J’ai un souvenir que je ne peux chasser. J’avais un moment imaginé de le faire jouer au billard. Je voulais le distraire, et ne faisais que le supplicier. Un jour, où la souffrance sans doute l’empêchait de s’appliquer, et qu’il ne faisait que queuter, je lui donnai un petit coup de queue sur les doigts : « Comme tu es brutal avec moi ! » me dit-il. Oh ! la note à la fois douce et triste de ce reproche, je l’ai toujours dans l’oreille.

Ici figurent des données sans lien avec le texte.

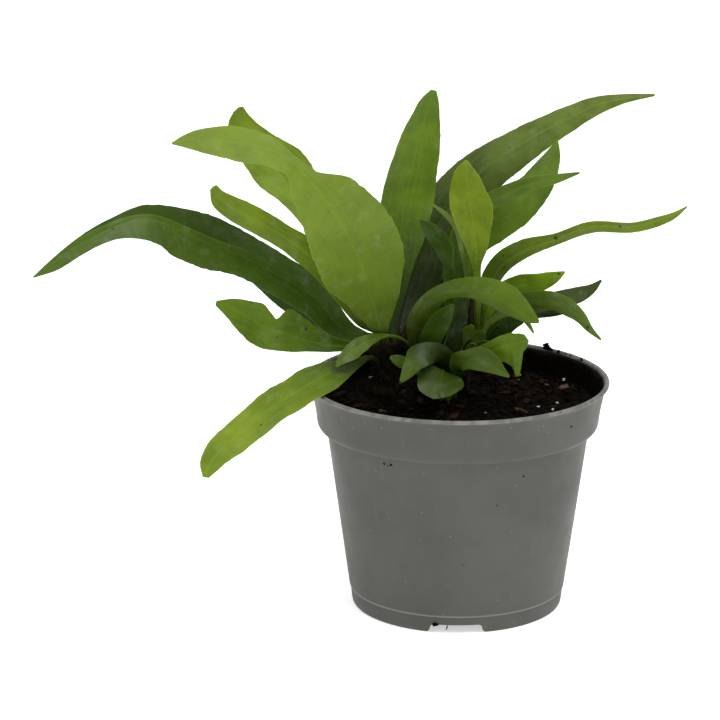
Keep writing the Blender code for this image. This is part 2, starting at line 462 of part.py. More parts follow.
def build_pot(parts, cutters):
    """The nursery pot: one thin shell with foot notches and drain holes."""
    outside, underside, inside = pot_profile()
    material = make_material("grey_plastic", (0.135, 0.137, 0.128), 0.45)
    pot = turned_object("pot", outside + underside + inside + outside[:1], POT_STEPS, parts, material)
    apply_modifiers(pot)
    openings = bpy.data.collections.new("pot_cutters")
    cutters.children.link(openings)
    for index in range(NOTCH_COUNT):
        heading = -math.pi / 2 + index * math.tau / NOTCH_COUNT
        mesh = box_mesh("notch", (FOOT_RADIUS, 0.0, 0.0), (9.0, NOTCH_WIDTH, 2 * NOTCH_HEIGHT), heading)
        add_cutter(f"notch_{index}", mesh, openings)
    for index in range(DRAIN_COUNT):
        angle = (index + 0.5) * math.tau / DRAIN_COUNT
        place = (DRAIN_CIRCLE * math.cos(angle), DRAIN_CIRCLE * math.sin(angle))
        mesh = cylinder_mesh("drain", (*place, 1.0), (*place, FLOOR_TOP + 1.0), DRAIN_RADIUS, 8)
        add_cutter(f"drain_{index}", mesh, openings)
    cut(pot, openings)
    apply_modifiers(pot)
    pot.data.shade_smooth()
    pot.data.set_sharp_from_angle(angle=math.radians(35))


def soil_height(x, y):
    """Height of the crumbly soil at a place, in millimetres."""
    coarse = noise.noise(Vector((x, y, 3.0)) / 11.0)
    fine = noise.noise(Vector((x, y, 9.0)) / 5.5)
    return SOIL_LEVEL + SOIL_BUMP * (coarse + 0.6 * fine)


def soil_rings():
    """Rings of the soil body from the middle of its top down its side to its flat base."""
    wall_top = POT_HEIGHT - COLLAR_DEPTH
    edge = RIM_RADIUS - 4.3 - CLEARANCE
    rings = [(edge * ring / SOIL_RINGS, None) for ring in range(1, SOIL_RINGS + 1)]
    rings += [
        (RIM_RADIUS - 5.0 - 2 * CLEARANCE, wall_top + 3.6),
        (WALL_TOP_RADIUS - WALL_THICKNESS - CLEARANCE, wall_top + 0.8),
        (WALL_TOP_RADIUS - WALL_THICKNESS - 2 * CLEARANCE, wall_top - 2.0),
        (FOOT_RADIUS - 0.2 - 2 * CLEARANCE, 6.4), (FOOT_RADIUS - 2.0, FLOOR_TOP + CLEARANCE),
    ]
    return rings


def build_soil(parts, cutters):
    """The soil: one body that fills the pot, with chips fused to it and a hole for each stem."""
    bm = bmesh.new()
    middle = bm.verts.new((0.0, 0.0, soil_height(0.0, 0.0) * MM))
    previous = None
    for radius, level in soil_rings():
        ring = []
        for step in range(SOIL_STEPS):
            angle = math.tau * step / SOIL_STEPS
            x, y = radius * math.cos(angle), radius * math.sin(angle)
            z = soil_height(x, y) if level is None else level
            ring.append(bm.verts.new((x * MM, y * MM, z * MM)))
        for step in range(SOIL_STEPS):
            after = (step + 1) % SOIL_STEPS
            if previous is None:
                bm.faces.new((middle, ring[step], ring[after]))
            else:
                bm.faces.new((previous[step], ring[step], ring[after], previous[after]))
        previous = ring
    bm.faces.new(previous)
    bmesh.ops.triangulate(bm, faces=bm.faces)
    material = make_material("dark_soil", (0.022, 0.014, 0.010), 0.95)
    soil = add_object("soil", mesh_from_bmesh("soil", bm), parts, material)
    add_chips(soil, cutters)
    holes = bpy.data.collections.new("soil_holes")
    cutters.children.link(holes)
    for name, frond in FRONDS.items():
        root, rise = frond.rise
        if root[2] <= ROOT_DEPTH:
            foot, mouth = (*root[:2], ROOT_DEPTH - CLEARANCE), (*rise[:2], SOIL_LEVEL + HOLE_REACH)
            mesh = cylinder_mesh(name, foot, mouth, HOLE_RADIUS, 7)
            add_cutter(f"hole_{name}", mesh, holes)
    wide_holes = (
        ("rhizome", RHIZOME_PLACE, RHIZOME_FOOT_RADIUS + 2 * CLEARANCE),
        ("juvenile", JUVENILE_PLACE, JUVENILE_BASE_RADIUS + CLEARANCE),
    )
    for label, place, radius in wide_holes:
        foot, mouth = (*place, ROOT_DEPTH - CLEARANCE), (*place, SOIL_LEVEL + HOLE_REACH)
        mesh = cylinder_mesh(label, foot, mouth, radius, 12)
        add_cutter(f"hole_{label}", mesh, holes)
    cut(soil, holes)
    apply_modifiers(soil)


def add_chips(soil, cutters):
    """Fuse bark chips and perlite to the soil's surface."""
    chips = bpy.data.collections.new("soil_chips")
    cutters.children.link(chips)
    for index, (x, y, length, width, height, heading) in enumerate(CHIPS):
        bm = bmesh.new()
        bmesh.ops.create_icosphere(bm, subdivisions=1, radius=1.0)
        for vert in bm.verts:
            vert.co *= 1.0 + 0.25 * noise.noise(vert.co * 2.0 + Vector((index, 0.0, 0.0)))
        bmesh.ops.scale(bm, vec=Vector((length / 2, width / 2, height)) * MM, verts=bm.verts)
        spin = Vector((1.0, 0.0, 0.0)).rotation_difference(
            Vector((math.cos(math.radians(heading)), math.sin(math.radians(heading)), 0.0))).to_matrix()
        bmesh.ops.rotate(bm, matrix=spin, verts=bm.verts)
        bmesh.ops.translate(bm, vec=Vector((x, y, soil_height(x, y) + 0.1)) * MM, verts=bm.verts)
        add_cutter(f"chip_{index}", mesh_from_bmesh("chip", bm), chips)
    union = soil.modifiers.new("chips", "BOOLEAN")
    union.operation = "UNION"
    union.operand_type = "COLLECTION"
    union.collection = chips
    union.solver = "EXACT"
    apply_modifiers(soil)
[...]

3 juillet. — Un récit de guerre. Le capitaine de vaisseau Bourbonne contait, hier, que dans une batterie de Sébastopol, un canon ayant une roue qui tournait mal, par suite du recul de la pièce à chaque tir, il avait commandé à un soldat de marine qui desservait la pièce, de graisser la roue. Il n’y avait pas de graisse là, il fallait en aller chercher. Le soldat de marine, sans dire un mot, s’empara d’une hache, fendit le crâne d’un mort encore chaud, prit sa cervelle dans ses mains, et plaqua simplement la cervelle du mort sur le moyeu de la roue.

10 juillet. — Nous allons à Juilly pour une adjudication, et nous dînons chez le curé.